One thought on “She’s Got a One-Way Ticket to Paradise…

  1. In January of 2006, I had a great job working in film, I made good money, I had a lot of friends and I was happy (for the most part) and yet something was missing. Like you, I was/am a perpetual planner, always making sure I was prepared for the ‘what if’s’ that never came. In February of 2006, I packed up my life, put it in a storage locker and moved to Colorado tho attend school. I believe i was halfway into that twenty-four hour car ride when it hit me……”What the hell have I done?!?” Things didn’t work out in Colorado, the way I had ‘planned’, but they led me to California which led me to Virginia, which inevitable led me back to Vancouver, but not to work in film and not to practice what I had been studying in the states.

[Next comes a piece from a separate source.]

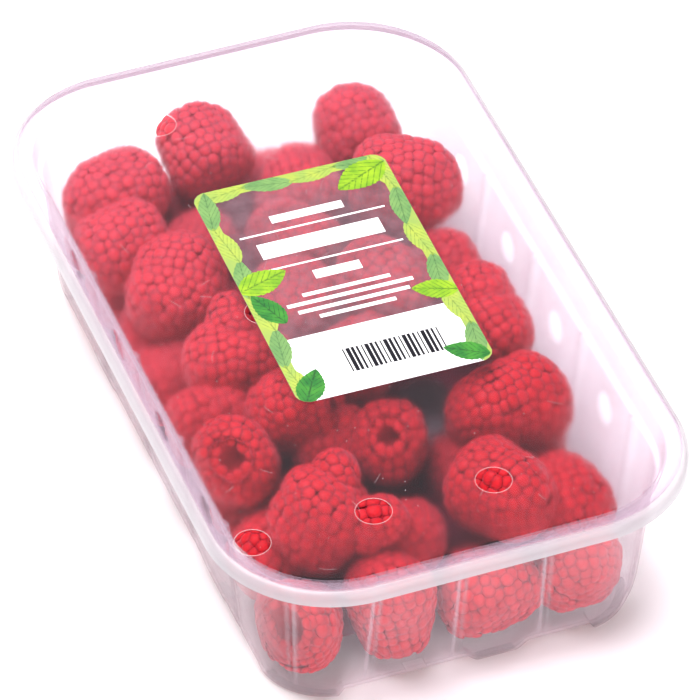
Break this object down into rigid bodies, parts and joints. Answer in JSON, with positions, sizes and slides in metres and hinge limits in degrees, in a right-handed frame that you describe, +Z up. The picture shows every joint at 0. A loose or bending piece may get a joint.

    Instead, I found a new adventure; one that would test my limits, challenge my beliefs and make me question everything that I thought defined me as a person. I have experienced perhaps the worst four years of my life recently and I am still slogging through the mud, but I can see the light at the end of the tunnel. I still have no idea what I will end up doing or if the last four years of education will determine what I choose to do. Some days I look back at the life I had with regret because it was easy and I believed I was happy (even though I know that deep down I was not). Life should not be easy, it should always be a little bit complicated because it is only in our uncertainty that we challenge ourselves to seek out new paths that lead us on new adventures.

    I try to live each day without regret. I try to embrace each challenge and obstacle with grace and dignity. I have burned a few bridges (okay many bridges), but I have also inspired the heck out of a great many people and it is in doing so that I am reminded why I do what I do. I would rather look back and regret leaving something good to try something new than to regret not taking any chances. I want to be the that fearless person who embraces life, the one that people look up to and secretly wish they could be more like. I don’t want to be the person sitting there secretly wishing I was somebody else. And so, it is with each failed plan, every detour in the road that I have learned invaluable lessons and gotten a little bit closer to figuring out who I am without the world telling me who Is should be.

    Maria, I am inspired by you and your journey and I find strength through the risks you take and the challenges you face because it makes me believe that I too have the strength to continue on this journey with its ever changing terrain. Go forth to Australia, embrace all that it is and fear not the unknown, because it is the unknown that will eventually become the familiar and it is in that transition that we will find our way. xox

    “Embrace the unexpected. The things we never saw coming often take us
    to the places we never imagined we could go.”